Rubidium atoms simultaneously act like a solid and a superfluid
PITTSBURGH — Hallmarks of an exotic state of matter called a supersolid have been spotted in a gas of ultracold rubidium atoms. In the same piece of matter, researchers found signs of the seemingly disparate properties of both solidity and superfluidity, the frictionless flow of atoms.
Reporting March 18 at a meeting of the American Physical Society, Dan Stamper-Kurn described two telltale signs that suggest this weird state of matter may indeed be a supersolid. The new matter is “a gas, which is superfluid, and also shares properties of a solid,” said Stamper-Kurn, of the University of California, Berkeley. If confirmed, a rubidium supersolid could help scientists better understand the properties of this strange state of matter.
“What we’ve seen is an ability to describe a peculiar state of nature,” comments Paul Grant, a former visiting scholar at Stanford University and IBM research staff member emeritus. If the researchers are able to extend their “interesting basic physics” results to come up with new ideas and applications, Grant says, “there may be a Nobel Prize there.”
A supersolid is defined by two seemingly contradictory properties. The atoms inside it are arranged in a crystalline, regular pattern, like any solid, but at the same time, the atoms are able to flow through the supersolid in an unrestricted way.

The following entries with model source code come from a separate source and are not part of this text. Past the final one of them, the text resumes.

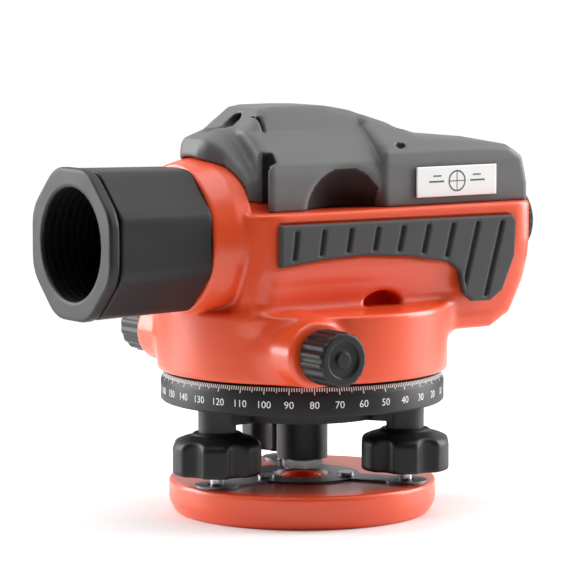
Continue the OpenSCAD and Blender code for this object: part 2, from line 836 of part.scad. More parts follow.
base_plate();
foot_spring_plate();
spring_plate_screws();
foot_ball(0);  // foot_ball_a
foot_ball(1);  // foot_ball_b
foot_ball(2);  // foot_ball_c
foot_spindle(0);  // foot_spindle_a
foot_spindle(1);  // foot_spindle_b
foot_spindle(2);  // foot_spindle_c
foot_knob(0);  // foot_knob_a
foot_knob(1);  // foot_knob_b
foot_knob(2);  // foot_knob_c
tribrach();
foot_bushes();
axis_bush();
horizontal_circle();
tangent_gear();
main_housing();
axis_spindle();
axis_nut();
circle_index();
top_cover();
cover_screws();
label_plate();
grip_left();
grip_right();
tangent_shaft();
tangent_worm();
tangent_knob(1);  // tangent_knob_left
tangent_knob(-1);  // tangent_knob_right
tangent_bushes();
objective_cell();
objective_lens();
sun_shade();
focus_guide();
focus_carriage();
focusing_lens();
focus_shaft();
focus_bush();
focus_knob();
focus_knob_cap();
eyepiece_mount();
reticle_ring();
reticle();
eyepiece_barrel();
eyepiece_lenses();
dioptre_ring();
eye_cup();
compensator_frame();
fixed_prisms();
pendulum();
pendulum_prism();
suspension_ribbons();
damper_magnets();
vial_holder();
vial_glass();
vial_screws();
mirror_bracket();
mirror_frame();
mirror_glass();
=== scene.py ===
import json
import math

import bmesh
import bpy
import numpy as np
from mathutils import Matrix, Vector


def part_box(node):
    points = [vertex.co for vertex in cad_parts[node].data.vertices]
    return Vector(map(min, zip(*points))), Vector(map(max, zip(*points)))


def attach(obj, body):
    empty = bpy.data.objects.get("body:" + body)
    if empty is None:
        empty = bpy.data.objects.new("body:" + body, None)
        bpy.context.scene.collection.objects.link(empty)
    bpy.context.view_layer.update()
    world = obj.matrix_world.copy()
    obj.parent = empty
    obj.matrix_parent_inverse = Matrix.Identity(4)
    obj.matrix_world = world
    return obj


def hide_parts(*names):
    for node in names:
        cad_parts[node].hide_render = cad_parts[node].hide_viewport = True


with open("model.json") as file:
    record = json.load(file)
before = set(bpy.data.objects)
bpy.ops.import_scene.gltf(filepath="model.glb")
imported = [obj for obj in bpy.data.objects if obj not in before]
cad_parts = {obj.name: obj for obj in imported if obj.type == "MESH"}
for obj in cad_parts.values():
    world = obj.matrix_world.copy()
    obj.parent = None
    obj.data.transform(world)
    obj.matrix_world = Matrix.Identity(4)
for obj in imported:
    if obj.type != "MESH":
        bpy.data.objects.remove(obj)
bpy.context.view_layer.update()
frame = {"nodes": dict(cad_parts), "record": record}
NODES = frame["nodes"]
MM = 0.001
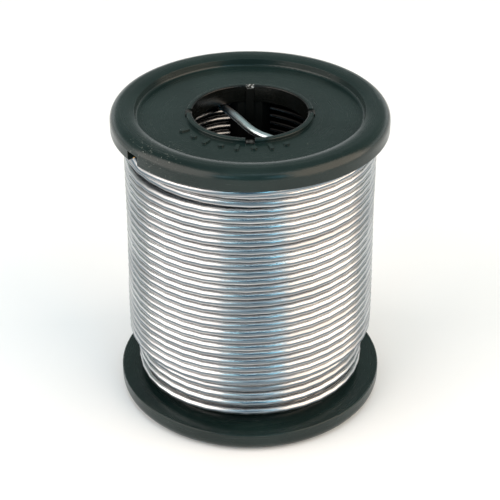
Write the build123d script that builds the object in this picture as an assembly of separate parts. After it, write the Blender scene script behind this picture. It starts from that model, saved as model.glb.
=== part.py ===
from build123d import *
import math
import os

# Solder wire spool: two identical moulded flanges snapped onto a core tube, wound full of soft
# solder wire. The wire starts inside the bore, passes out through a window in the core, fills
# eight layers, and its outer end is tucked into a notch in the top flange's rim.
# Millimetres. Origin at the centre of the plane the spool stands on, +Z along its axis, and -Y
# is the side on which the outer end of the wire is led to its notch.

# ---- driving dimensions -------------------------------------------------------------------
WIRE_D = 1.6
FLANGE_D = 54.0
SPOOL_H = 63.0

# flange
FLANGE_T = 4.0
SHOULDER_R = 2.0          # rounding of the rim's outward edge
CREST_R = 24.2            # radius where the flat crest of the rim begins
RIM_INNER_R = 22.3        # inward edge of the rim, a little below the crest
CROWN_DROP = 0.35
RECESS = 1.8              # depth of the disc below the rim's crest
WALL_DRAFT = 0.3
FOOT_FILLET = 0.5
EDGE_FILLET = 0.25
BORE_R = 11.2
LIP_R = 12.3
LIP_H = 0.75
SPIGOT_R = 12.4
SPIGOT_H = 0.6            # how far the spigot enters the core tube

# raised index marks on the disc
MARK_COUNT = 8
MARK_R = 14.3
MARK_START = 210.0        # degrees, first mark of the arc
MARK_STEP = 12.6
MARK_H = 0.3
BAR_L = 2.1
BAR_W = 0.75
BAR_END_R = 0.33
DOT_R = 0.6

# notch in the rim for the outer end of the wire
NOTCH_AZ = 216.4
NOTCH_W = 3.2
NOTCH_DEPTH = 2.6
NOTCH_H = 2.0

# core tube
CORE_R = 13.4
CORE_BORE_R = 11.5        # a little wider than the flanges' bore
SNAP_AZIMUTHS = (0, 90, 180, 270)
SNAP_W = 1.6
SNAP_T = 0.8
SNAP_GAP = 0.1
SNAP_ROOT = 4.0           # how far a finger runs down the inside of the tube
BARB = 0.5
BARB_H = 0.65
WINDOW_AZIMUTHS = (45, 135, 225, 315)
WINDOW_W = 12.4
WINDOW_H = 13.0

# winding
LAYERS = 8
SHORT_LAYERS = 3          # layers that stop short of the bottom flange
PITCH = 1.66              # turns lie a hair apart
OUTER_TURNS = 27          # turns of the outermost layer
EXPOSED_TURNS = 4         # turns of the layer below that show under it
EXPOSED_PITCH = 1.75
EXPOSED_GAP = 2.95        # from the bottom flange to the centre of the lowest turn that shows
GROOVE = 0.6              # depth of the groove between neighbouring turns
FLUX_D = 0.5              # rosin core inside the wire

# making the shapes
ARC_SHARE = 0.45          # how much of the shorter run a bend of the wire takes
OVERCUT = 1.0             # how far a cutter reaches past what it cuts
TOLERANCE = 0.01

# ---- derived dimensions -------------------------------------------------------------------
FLANGE_R = FLANGE_D / 2
WIRE_R = WIRE_D / 2
FACE_TOP = SPOOL_H - FLANGE_T             # inner face of the top flange
DISC_TOP = SPOOL_H - RECESS
LIP_TOP = DISC_TOP + LIP_H
SEAM_TOP = FACE_TOP - SPIGOT_H            # end of the top spigot
LAYER_STEP = WIRE_D * math.sqrt(3) / 2    # nested layers
OUTER_R = CORE_R + WIRE_D + (LAYERS - 1) * LAYER_STEP
EXPOSED_R = OUTER_R - LAYER_STEP
FULL_R = OUTER_R - SHORT_LAYERS * LAYER_STEP
TURN_TOP = FACE_TOP - PITCH / 2           # centre of the uppermost turn
TURN_LOW = TURN_TOP - (OUTER_TURNS - 1) * PITCH
EXPOSED_LOW = FLANGE_T + EXPOSED_GAP


def polar(radius, azimuth, z):
    """A point given by its distance from the axis, its azimuth in degrees and its height."""
    angle = math.radians(azimuth)
    return Vector(radius * math.cos(angle), radius * math.sin(angle), z)


def radial_box(inner, outer, width, low, high, azimuth):
    """A block that runs outward from the axis at an azimuth."""
    block = Pos((inner + outer) / 2, 0, (low + high) / 2) * Box(outer - inner, width, high - low)
    return Rot(0, 0, azimuth) * block


def revolved(outline):
    return revolve(make_face(Plane.XZ * outline), axis=Axis.Z)


# ---- flange -------------------------------------------------------------------------------
def flange_outline():
    """Half section of the top flange, radius against height."""
    crest_in = (CREST_R, SPOOL_H)
    rim_in = (RIM_INNER_R, SPOOL_H - CROWN_DROP)
    shoulder_top = (FLANGE_R - SHOULDER_R, SPOOL_H)
    shoulder_low = (FLANGE_R, SPOOL_H - SHOULDER_R)
    crown = TangentArc(crest_in, rim_in, tangent=(-1, 0))
    inward = Polyline(
        rim_in,
        (RIM_INNER_R - WALL_DRAFT, DISC_TOP),
        (LIP_R, DISC_TOP),
        (LIP_R, LIP_TOP),
        (BORE_R, LIP_TOP),
        (BORE_R, SEAM_TOP),
        (SPIGOT_R, SEAM_TOP),
        (SPIGOT_R, FACE_TOP),
        (FLANGE_R, FACE_TOP),
        shoulder_low,
    )
    shoulder = TangentArc(shoulder_low, shoulder_top, tangent=(0, 1))
    return Curve() + [crown, inward, shoulder, Line(shoulder_top, crest_in)]


def circle_edges(body, radius, height):
    """The round edges of a turned body at one radius and height."""
    def matches(edge):
        return (
            edge.geom_type == GeomType.CIRCLE
            and abs(edge.radius - radius) < TOLERANCE
            and abs(edge.center(CenterOf.BOUNDING_BOX).Z - height) < TOLERANCE
        )
    return [edge for edge in body.edges() if matches(edge)]


def index_mark(number):
    """One raised mark of the arc on the disc: short radial bars and dots by turns."""
    if number % 2:
        mark = extrude(Circle(DOT_R), MARK_H)
    else:
        mark = extrude(RectangleRounded(BAR_L, BAR_W, BAR_END_R), MARK_H)
    return Rot(0, 0, MARK_START + number * MARK_STEP) * Pos(MARK_R, 0, DISC_TOP) * mark


def snap_slot(azimuth):
    """The way for one snap finger: a slot in the bore wall and a gap in the lip over it."""
    width = SNAP_W + 2 * SNAP_GAP
    deep = BORE_R + SNAP_T + SNAP_GAP
    inner = BORE_R - OVERCUT
    slot = radial_box(inner, deep, width, SEAM_TOP - OVERCUT, DISC_TOP, azimuth)
    gap = radial_box(inner, LIP_R + BARB, width, DISC_TOP, LIP_TOP + OVERCUT, azimuth)
    return slot + gap


def top_flange():
    body = revolved(flange_outline())
    body = fillet(circle_edges(body, RIM_INNER_R - WALL_DRAFT, DISC_TOP), FOOT_FILLET)
    body = fillet(circle_edges(body, FLANGE_R, FACE_TOP), EDGE_FILLET)
    for radius in (LIP_R, BORE_R):
        body = fillet(circle_edges(body, radius, LIP_TOP), EDGE_FILLET)
    for azimuth in SNAP_AZIMUTHS:
        body -= snap_slot(azimuth)
    body -= radial_box(
        FLANGE_R - NOTCH_DEPTH,
        FLANGE_R + OVERCUT,
        NOTCH_W,
        FACE_TOP - OVERCUT,
        FACE_TOP + NOTCH_H,
        NOTCH_AZ,
    )
    for number in range(MARK_COUNT):
        body += index_mark(number)
    return body


def turned_over(body):
    """The same moulding at the other end of the spool, turned over about the X direction."""
    return Pos(0, 0, SPOOL_H) * Rot(180, 0, 0) * body


# ---- core tube ----------------------------------------------------------------------------
def snap_finger(azimuth):
    """A finger beside the bore with a barb that hooks over the edge of the disc."""
    back = BORE_R + SNAP_T
    foot = SEAM_TOP - SNAP_ROOT
    outline = Polyline(
        (BORE_R, foot),
        (back, foot),
        (back, DISC_TOP),
        (back + BARB, DISC_TOP),
        (back + BARB, DISC_TOP + BARB_H / 2),
        (back, DISC_TOP + BARB_H),
        (BORE_R, DISC_TOP + BARB_H / 3),
        close=True,
    )
    finger = extrude(make_face(Plane.XZ * outline), SNAP_W / 2, both=True)
    return Rot(0, 0, azimuth) * finger


def core_tube():
    """A tube with a seat for a spigot, four snap fingers and four windows at each end."""
    middle = Pos(0, 0, SPOOL_H / 2)
    tube = middle * Cylinder(CORE_R, SPOOL_H - 2 * FLANGE_T)
    seat = Pos(0, 0, SEAM_TOP + SPOOL_H / 2) * Cylinder(SPIGOT_R, SPOOL_H)
    tube -= seat
    tube -= turned_over(seat)
    tube -= middle * Cylinder(CORE_BORE_R, 2 * SPOOL_H)
    for azimuth in SNAP_AZIMUTHS:
        finger = snap_finger(azimuth)
        tube += finger
        tube += turned_over(finger)
    for azimuth in WINDOW_AZIMUTHS:
        window = radial_box(
            BORE_R / 2, CORE_R + OVERCUT, WINDOW_W, SEAM_TOP - WINDOW_H, SEAM_TOP, azimuth
        )
        tube -= window
        tube -= turned_over(window)
    return tube


# ---- winding ------------------------------------------------------------------------------
def turn_bulges(crest, first, pitch, count):
    """Outline of turns side by side going up, as (groove, crest, groove) arcs."""
    groove = crest - GROOVE
    arcs = []
    for turn in range(count):
        centre = first + turn * pitch
        low = (groove, centre - pitch / 2)
        high = (groove, centre + pitch / 2)
        arcs.append(ThreePointArc(low, (crest, centre), high))
    return arcs


def solder_winding():
    """The outer shape of the wound wire. The outermost layer leaves a few turns of the layer
    below bare at the bottom, and the last layers stop short of the bottom flange."""
    exposed = turn_bulges(EXPOSED_R, EXPOSED_LOW, EXPOSED_PITCH, EXPOSED_TURNS)
    outer = turn_bulges(OUTER_R, TURN_LOW, PITCH, OUTER_TURNS)
    low_start = exposed[0] @ 0
    step_start = exposed[-1] @ 1
    step_end = outer[0] @ 0
    top_end = outer[-1] @ 1
    below = Polyline(
        top_end,
        (CORE_R, FACE_TOP),
        (CORE_R, FLANGE_T),
        (FULL_R, FLANGE_T),
        (FULL_R, low_start.Y),
        low_start,
    )
    step = Polyline(step_start, (step_start.X, step_end.Y), step_end)
    return revolved(Curve() + exposed + [step] + outer + [below])


# ---- the two ends of the wire -------------------------------------------------------------
# From the cut end in the bore, across it, and out through the window at 135 degrees.
START_ROUTE = [
    (6.1, -4.1, 56.9),
    (2.5, -2.3, 57.0),
    (-0.1, 0.9, 57.1),
    (-2.3, 5.4, 57.1),
    (-4.3, 9.0, 57.1),
    (-6.1, 12.0, 57.1),
]
# The last turn bulges outward, runs close under the flange and turns up into the notch:
# radius, azimuth, height.
FINISH_ROUTE = [
    (24.2, 312.0, 58.0),
    (25.8, 298.0, 58.05),
    (25.8, 282.0, 58.0),
    (25.85, 265.0, 58.05),
    (25.85, 248.0, 57.95),
    (25.8, 234.0, 57.9),
    (25.8, 220.6, 57.85),
    (25.8, 217.4, 58.6),
    (25.75, 215.0, 59.7),
]


def cord_radii(points):
    """Arc radius at each corner: as large as the two runs beside it allow."""
    radii = []
    for before, corner, after in zip(points, points[1:], points[2:]):
        come = corner - before
        go = after - corner
        half_turn = math.radians(come.get_angle(go)) / 2
        radii.append(ARC_SHARE * min(come.length, go.length) / math.tan(half_turn))
    return radii


def cord_path(name, points):
    radii = cord_radii(points)
    print(name, "arc radii", [round(radius, 1) for radius in radii])
    return FilletPolyline(*points, radius=radii)


def rod(path, radius):
    section = Plane(path @ 0, z_dir=path % 0) * Circle(radius)
    return sweep(section, path=path)


def wire_and_flux(name, points, trim):
    """A stretch of wire and the rosin core inside it, both cut by the same shape."""
    path = cord_path(name, points)
    whole = rod(path, WIRE_R)
    print(name, "volume ratio", round(whole.volume / (math.pi * WIRE_R**2 * path.length), 4))
    print(name, "length", round(path.length, 1))
    core = rod(path, FLUX_D / 2)
    wire = trim(whole) - core
    return wire, trim(core)


def inside_core(body):
    """What lies within the winding's inner surface."""
    return body & Pos(0, 0, SPOOL_H / 2) * Cylinder(CORE_R, SPOOL_H)


def outside_winding(body):
    """What lies beyond the crests of the outermost layer."""
    return body - Pos(0, 0, SPOOL_H / 2) * Cylinder(OUTER_R, SPOOL_H)


# ---- parts --------------------------------------------------------------------------------
def write(name, body):
    export_step(body, f"parts/{name}.step")


def main():
    os.makedirs("parts", exist_ok=True)
    flange = top_flange()
    start_wire, start_flux = wire_and_flux(
        "start_tail", [Vector(*point) for point in START_ROUTE], inside_core
    )
    finish_wire, finish_flux = wire_and_flux(
        "finish_end", [polar(*point) for point in FINISH_ROUTE], outside_winding
    )
    write("top_flange", flange)
    write("bottom_flange", turned_over(flange))
    write("core_tube", core_tube())
    write("solder_winding", solder_winding())
    write("start_tail", start_wire)
    write("start_tail_flux", start_flux)
    write("finish_end", finish_wire)
    write("finish_end_flux", finish_flux)


main()
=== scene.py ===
"""Looks of the solder wire spool.

The two flanges and the core stay as the CAD has them and get moulded plastic. The whole length
of the wire is drawn turn by turn, in place of the winding's plain solid and its two ends.
Metres, same frame as the CAD: +Z is the spool's axis and -Y faces the camera. The wire's route
and the places on the spool are given in millimetres.
"""
import math
import random

import bpy
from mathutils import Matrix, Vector


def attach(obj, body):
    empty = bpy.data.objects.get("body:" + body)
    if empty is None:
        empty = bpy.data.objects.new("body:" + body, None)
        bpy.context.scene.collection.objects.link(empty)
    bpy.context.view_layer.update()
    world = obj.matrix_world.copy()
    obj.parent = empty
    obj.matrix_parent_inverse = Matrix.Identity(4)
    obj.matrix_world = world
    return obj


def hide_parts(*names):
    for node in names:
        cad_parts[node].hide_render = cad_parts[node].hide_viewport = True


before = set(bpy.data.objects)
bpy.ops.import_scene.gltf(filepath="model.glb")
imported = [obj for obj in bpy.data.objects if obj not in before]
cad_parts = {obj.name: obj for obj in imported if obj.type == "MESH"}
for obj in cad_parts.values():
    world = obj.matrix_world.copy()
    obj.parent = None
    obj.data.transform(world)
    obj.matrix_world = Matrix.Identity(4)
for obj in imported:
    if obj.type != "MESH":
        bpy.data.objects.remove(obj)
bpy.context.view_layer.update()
rng = random.Random(41)
MM = 0.001


def polar(radius, azimuth, z):
    angle = math.radians(azimuth)
    return Vector((radius * math.cos(angle), radius * math.sin(angle), z))


# ---- camera -------------------------------------------------------------------------------
CAMERA_PLACE = Vector((0, -0.26133, 0.19093))
CAMERA_AIM = Vector((0, 0, 0.02890))
CAMERA_ANGLE = 18.825
CAMERA_SHIFT = (-0.0002, 0.0130)


def turn_towards(obj, target):
    obj.rotation_euler = (target - obj.location).to_track_quat("-Z", "Y").to_euler()


def make_camera():
    data = bpy.data.cameras.new("camera")
    data.angle = math.radians(CAMERA_ANGLE)
    data.shift_x, data.shift_y = CAMERA_SHIFT
    data.clip_start = 0.01
    data.clip_end = 20
    camera = bpy.data.objects.new("camera", data)
    bpy.context.scene.collection.objects.link(camera)
    camera.location = CAMERA_PLACE
    turn_towards(camera, CAMERA_AIM)
    bpy.context.scene.camera = camera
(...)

Although theorists first predicted the existence of a supersolid over three decades ago, the first observation came in 2004 when researchers at Pennsylvania State University found evidence for supersolid behavior in helium. The interpretations of those experiments are still being debated. Some researchers proposed that the impurities in the helium crystal, and not an intrinsic property of the matter, may be causing the superfluid behavior detected in helium.
Stamper-Kurn and his colleagues used magnets and lasers to trap rubidium atoms — which have a slight positive and negative magnetic charge at opposite ends — in a surfboard-shaped area. The researchers then used lasers to cool the atoms to temperatures hovering around 500 nanokelvins, just above absolute zero.
At those ultracold temperatures, the rubidium gas exhibits a solid, crystalline structure. “We found to our amazement that when we cooled this rubidium gas to very cold temperatures, it crystallized,” says Stamper-Kurn. “There’s some kind of distinct checkerboard pattern of magnetization that spontaneously forms. It’s no longer homogeneous fluid.” The slight magnetism of the rubidium atoms, called a dipole moment, may form the pattern, he says.
The observation of solid properties in a gas initially gave the researchers pause. “As an experimentalist, the first time you see something remarkable, you’re certain that you’ve made a mistake.” Repeating the experiments, however, ruled out many other possible explanations for the results, which are presented in a paper online at arxiv.org/abs/0901.3800.
The researchers next checked for signs of superfluidity, measuring the rubidium crystal to see if the atoms moved in a concerted way, called coherence. An ocean wave that travels to the shore in one unified line exhibits coherence.
To look for this cohesive behavior, Stamper-Kurn’s team used a technique called atom interferometry. First, the scientists hit two separate groups of rubidium atoms in the material with a beam of light. Then, as the two groups of atoms bounced off the two light beams, the atoms interfered with each other to produce a zebra-striped interference pattern, which could occur only if the atoms were in lock-step, exhibiting coherence. This pattern is present over long ranges of the rubidium atoms, a direct indication of superfluidity. Those results, not yet published, and the observation of a crystalline structure together strongly suggest that the material created by Stamper-Kurn and his team is a supersolid.
“The coherence is required for superfluid flow. It provides the hallmarks of superfluidity,” says Charles Clark of the Joint Quantum Institute at the National Institute of Standards and Technology in Gaithersburg, Md. In January, Clark and colleagues published results in Physical Review A predicting several key hallmarks of a simplified one-dimensional rubidium supersolid. The theoretical work predicts how to “create an object that has the internal structure of a crystal but with the overall coherent flow of a matter wave,” he says. Stamper-Kurn’s results may be just that.
Stamper-Kurn says he is amazed and still perplexed by the dual nature of the rubidium material. “How can it be solid and show this highly patterned state, and at the same time, have this amazing uniformity? That would seem to me contrary to the possibility of becoming a superfluid.”